Pipe dreams at best.  True they were worth more than the three dollars I paid for them, but nothing even close to retiring on.  In fact there wasn't enough there to even fill the tank of the car.  When it was all said and done the value of the records I bought was a whopping thirty dollars--thirty dollars if I could find someone to pay me that.  Oh well, it was worth the three bucks to see the look of joy on the wife's face as she went through each of the record remembering that she used to have most of them.  Plus, after I tried to shove one into the car's CD player, getting it stuck, I figure it will probably take more than thirty dollars to get all the broken pieces out of the player.  Oh well, live and learn!
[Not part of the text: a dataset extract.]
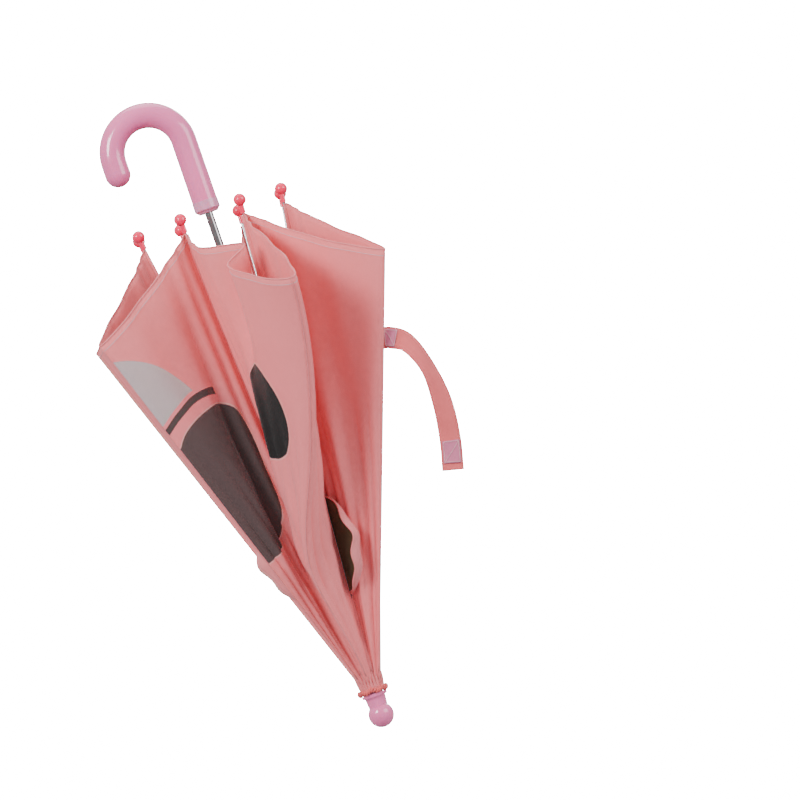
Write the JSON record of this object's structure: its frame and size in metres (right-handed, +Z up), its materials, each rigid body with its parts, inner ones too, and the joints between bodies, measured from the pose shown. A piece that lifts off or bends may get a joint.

Tomorrow morning I take the number two son to a doctor appointment in the big city.  Afterwards he wants to do a little shopping for clothes.  He does not like to go shopping with me because we do not see eye-to-eye on the value of things--in particular clothing.  Lets just get it right out in the open--I am cheap.  My children, especially son number two, sees no problem in spending the big bucks for clothing.  I cringe if I have to pay more than twenty bucks for a good pair of painter's pants.  My children see no problem in spending upwards towards a hundred dollars for a pair of jeans (with holes already ripped into them).  Shoot I could save them a lot of money if they would just buy a twenty dollar pair of jeans and let me rip a few holes in them--I'd only charge them five bucks a hole!  We could help each other out in doing this.  Waste good money on holy jeans--shoot the wife and I could bless them (after all we are clergy) and make them holy!

Because I squeak because I am so fiscally tight, I really have a hard time shopping with the children.  They see style, I see waste.  They do not care for my little commentary while they shop--especially now that they are buying their own clothes with their own money.  So I have decided that I will bite the bit and get myself some blinders for tomorrow morning while number two son shops.  Actually, I am going to sit on some bench while he shops and people gaze.  Might be the best money he ever spent because it will be a first--Dad kept his mouth shut!  Mark it in red!

Well, as you probably noticed by now this blog really wasn't about much of anything, but at the same time a lot about a few things . . . things that were not even related to one another.  It was just a bunch of potpourri--a miscellaneous collection.  But isn't that the way most of our days go . . . just a collection of miscellaneous experiences that add up to make one day in our lives.  Nothing too spectacular, nothing too boring.  It is just the way that things are.  What was the potpourri that filled your life today--any tickets for peeing dogs?